In her article “Kevin Spacey deserves to be scorned. But can I still watch House of Cards?”, Hannah Jane Parkinson delves into the uncomfortable question, how do we treat the art created by men in the entertainment industry who we know to have (sometimes allegedly) sexually assaulted people? It’s a big question. Some of my own favorite actors have been accused of sexual misconduct. Really, Morgan Freeman? For television streaming giant Netflix the answer seemed obvious. Fire them. Now. Cut all ties, condemn their behavior, and move on. To some, this may have seemed extreme, but it made it clear whose side Netflix is on…or did it? I would love to believe that this move by Netflix is an altruistic one however, few things are that simple. Following a series of missteps which included breaches of customer privacy, pay disputes, the use of ASD stereotypes in Atypical, and the questionable handling of sensitive issues like sexual assault and substance abuse, it shouldn’t be a surprise that Netflix didn’t want to leave themselves vulnerable by keeping actors like Kevin Spacey and Danny Masterson on their shows. But is this enough? For more on that, I encourage you to read Hannah Jane Parkinson’s article linked above. Afterall, firing these two actors isn’t the only link Netflix has to the #MeToo movement.
“Everything is funny until it happens to you.” -Dave Chappelle, The Bird Revelation, 2017
It’s no secret that the #MeToo movement has empowered women all over the world to speak their truth and hold accountable the men who have harmed them. No one with a halfway decent moral compass thinks this is wrong. The women of the #MeToo movement work hard to own their stories, standing with one another in solidarity. But where does that leave men, especially men who in the entertainment industry? Dave Chappelle has learned first hand that it can leave men like him between a rock and a hard place. In her article “Dave Chappelle Can’t Shock Jock His Way Out of the #MeToo Movement”, writer/comedian Jamie Loftus slams Chappelle’s’ latest comedy special on Netflix, The Bird Revolution. But is she being fair? Is she even being realistic? In his article, “Dave Chappelle Stumbles Into the #MeToo Moment”, writer Jason Zinoman shares a quote from iconic comedian Steve Martin, “Comedy is not pretty.” This is something I think we all need to remember when we choose to attend or watch a comedy show. If you don’t like it or find it offensive then don’t watch it. It would be no different if someone were to go to the Women’s March and then complain that they were bombarded with pro-feminist speeches, what do people think they are signing up for? A vast majority of comedy today uses offensive material and there is very little in this world that is off limits to comedians. So let’s look a little closer at Dave’s last two comedy specials on Netflix, The Bird Revolution and Equanimity.

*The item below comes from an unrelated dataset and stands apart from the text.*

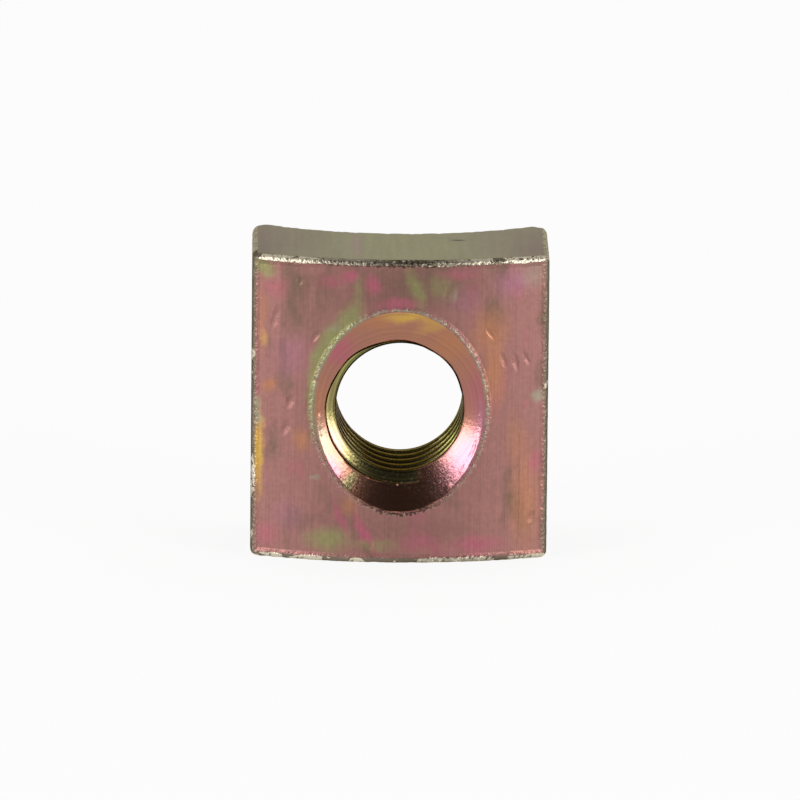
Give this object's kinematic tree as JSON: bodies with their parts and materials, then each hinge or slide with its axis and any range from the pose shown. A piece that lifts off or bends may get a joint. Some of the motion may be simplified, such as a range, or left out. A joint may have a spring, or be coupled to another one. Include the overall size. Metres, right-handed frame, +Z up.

While Chappelle may appear to be an equal opportunity offender to some, he does seem to think about the issues he incorporates in his shows. In Equanimity Chappelle addresses his comedy about transgender people, taking the time to relay an experience he had reading a letter from a transgender fan who had been hurt by his set. Anyone with eyes could see that, while he doesn’t generally worry about peoples responses, he felt bad that this fan had left his show feeling the way they had. In fact, throughout both of his last two specials, Chappelle took time to try and seriously address important social issues. And that is where people like Jamie Loftus took the opportunity to pounce and try to make him look bad. The #MeToo movement and the experience that led to the movement hasn’t just affected women. For the vast majority of women directly affected there are men in their lives who also feel the effects of these horrendous experiences. So it only seems natural that men who have women in their lives would want to stand up and address the movement and experiences that led to it. Chappelle is even more closely affected because he both has women he loves and will protect at all costs, and one of his friends Louis C.K. is one of the offenders. Of course, he wants or feels like he needs to make his voice heard. When we evaluate his words I think it’s important to remember that he is only human, imperfect and complicated just like everyone else. Did he make light of Louis C.K.’s offense against a female comedian? Yes. Was it appropriate? I don’t know, after all, it is comedy. And he did follow it up by questioning what MLK would’ve done had he been in the female comedian’s place. Was it harsh for him to criticize the female comedians “brittle spirit”? Possibly, but again it’s comedy. For me when these are the criticisms that people like Loftus choose to focus on they end up throwing away an ally. It is clear in The Bird Revolution that Chappelle is still processing the whole situation, and he makes some very wise observations. He was absolutely correct when he said that “Fear does not make lasting peace. Ask Black people.” He was correct when he tied the type of change and healing we need in this country to end of Apartheid in South Africa and the efforts of Desmond Tutu and Mandela. But when we let ourselves get got up in overcriticizing the art of comedy for being what it is, we lose sight of the important messages we can find in it.